E ti viene un po’ da ridere, con quel tuo ghigno che sapeva di pubblicità dell’asprezza, ma era solo la porta d’accesso di un’anima secretata. Davvero, rideresti a gola spiegata, nell’osservare un ragazzino che mostra, credendosi nascosto, le più fantasiose boccacce alla bara, mentre i grandi la osservano compunti, intanto che – sul sagrato del Don Orione – scoppia, fragoroso, il primo applauso.
Le navate non sono piene. Chi c’è, c’è perché non poteva non esserci. E questo conta più di tutto. Odore di incenso. Il tuo amico, Tony Sperandeo, che non stacca gli occhi; vestito di nero, con un’espressione in viso che pare la cronaca di un minuto all’inferno.
Don Gaetano, all’altare, tenta la mimica della consolazione: “Gigi mi ricorda Giobbe che ce l’aveva con Dio. Anche lui ci litigava, perché lo cercava e lo voleva. La sua preoccupazione era non lasciare niente di irrisolto: ‘Non mi nni pozzu iri chi debiti’, mi ripeteva…”. L’assemblea ride, seppure quasi in silenzio, perché alle esequie non sta bene. Ed è la tua vittoria per sempre: li hai fatti ridere perfino qui
Cercavi Dio, ovunque, ha ragione don Gaetano. Lo avevi incontrato, come tutti, al catechismo, con il cuore in mano, tra le pagine del libro, e ti era piaciuto. Poi vi eravate un po’ persi di vista, come accade quasi a tutti. Però, in certi gol del Palermo e nelle braccia alzate del ‘Barbera’, era come ritrovarlo. Come nel dolore profondo delle separazioni, delle ferite, degli sbagli. Come uno che ti sta accanto e non ti giudica.
Al microfono c’è tuo nipote, Martino: “Staranno gozzovigliando con Giorgio in Paradiso – rammenti Giorgio Li Bassi, il poeta dei banchetti e della strada -. Ho rivisto alcuni sketch impagabili. Quello degli ‘Zii d’America’, mentre lui ripete al telefono: ‘Niè, sto troppo bene. Un mi nni mannati piccioli…’. E il campo si allarga e si vede Gigi in mutande. (nuova risata silenziosa dell’assemblea). Lui era come il lampo che provoca danni, ma rischiara. Poteva farti male, però lasciava la sua luce con te”.
E adesso un altro Luigi – ma quanti sono – Lo Cascio, l’altro nipote, il ragazzo che ti ammirava dal balcone, che ha seguito le tue orme, in via Catania, quando irrompevi con la forza della tua ribellione, che ha imparato da te poetica, sintassi e trucchi di scena: “Lo zio Gigi è stato il primo uomo a portare l’orecchino a Palermo.
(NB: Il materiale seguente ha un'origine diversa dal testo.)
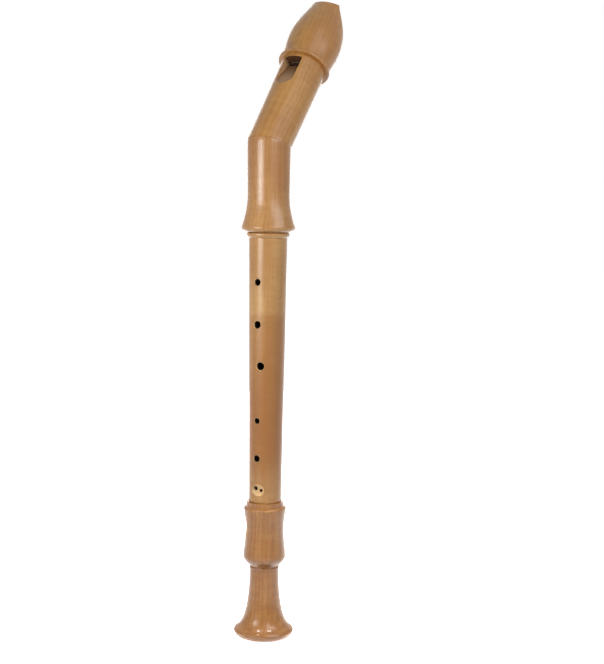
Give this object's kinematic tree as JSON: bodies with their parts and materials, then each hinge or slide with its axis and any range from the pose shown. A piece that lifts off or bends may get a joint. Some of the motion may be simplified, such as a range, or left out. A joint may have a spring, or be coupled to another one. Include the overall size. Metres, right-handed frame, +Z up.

Colorava tutto. Ha cambiato la mia vita. Ha cambiato la vita di tutti noi”.
Ma che bell’aria, in questa mattina dell’estate che finisce. Ma quanta felicità di esserci stati, dietro il lutto. Esserci stati con le testate e con le carezze, con le sbucciature e con i cerotti, con le battute azzeccate e quelle fuori tempo. Esserci stati, in questo ritaglio di una vita talmente intensa che ti verrebbe voglia di alzarti e di respirarla ancora, abbracciando tutti coloro che hai amato, uno per uno.
E gli vorresti dire di non piangere, di non asciugarsi gli occhi come se fosse un addio. C’è tempo. Ci sono teatri e scene infinite che nessuno ha mai calcato. Ci saranno mattine per ritrovarsi in un riflesso ignoto e volersi bene. Ci saranno invocazioni sussurrate e ritmate che ti faranno tornare indietro: “Gi-gi, Gi-gi, Gi-gi…”.
Ora è proprio finita, con l’ultimo applauso, fuori dalla chiesa. Chissà se si possono sognare sogni così. Un po’ conosci quel compagno di viaggio che è stato con te quando riavvolgevi il drappo della tua vita. Era sempre con te mentre il Palermo segnava e mentre soffrivi. Era nelle parole del prete. Era la speranza di coloro che ti hanno detto addio. E vorresti ringraziarlo, per tutto, anche per le ferite. Ma non ricordi il suo nome, sai solo che gli vuoi bene. Sai solo che, finalmente, ti vuoi bene.